Since individual particles are formed all the time due to quantum mechanics, occasionally multiple particles will be formed at the same location. The probability is very small, but space-time has been around forever, so it has happened a lot. With very, very small probability, quantum mechanics says that a whole universe can pop right up out of space-time. Again, since space-time has been around forever, the probability that it would happen eventually is basically 1.0. Well, it did happen, and here we are.
There are some interesting problems with the Big Bang theory, even among physicists. The most striking is similar to the one you mention. You wondered why everything didn't just fly off in all directions without ever forming larger particles, much less galaxies. I think the explanation for your problem is that early on in the universe's history -- way before one-trillionth of a second -- the material of the universe was dense enough that it formed large clumps that persisted after inflation, and turned into stars, galaxies, and galactic clusters.

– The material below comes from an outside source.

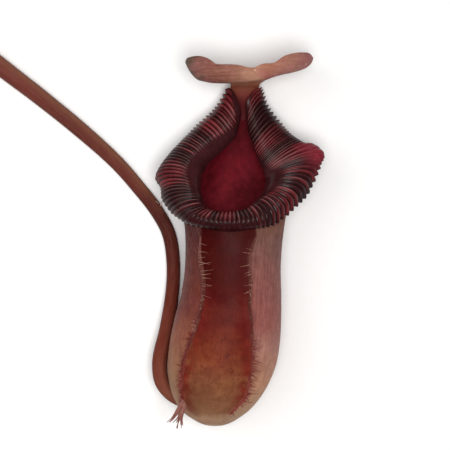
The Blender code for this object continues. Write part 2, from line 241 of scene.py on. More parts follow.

The other problem that physicists wonder about is why the universe is actually so homogeneous. Why is it that whatever direction you look in the universe, it's actually pretty much the same? In principle, any minor variations during the early formation of the universe should have persisted, so there should be something like cracks or discontinuities in the patterns of galaxies. But there aren't.
Joao Magueijo -- in a book called "Faster Than the Speed of Light" -- has a new, post-Einsteinian, post-inflation theory of the cosmos that explains this strange homogeneity. Basically it posits that during the first sub-trillionth of a second of the universe, the speed of light was faster than it is now. This enabled energy to be shared and equalized across the entire universe simultaneously, producing the subsequent homogeneity. There's no experimental proof for this theory (comparable, say, to Einstein's prediction that the mass of the sun would bend starlight), but it hasn't been disproved yet, either.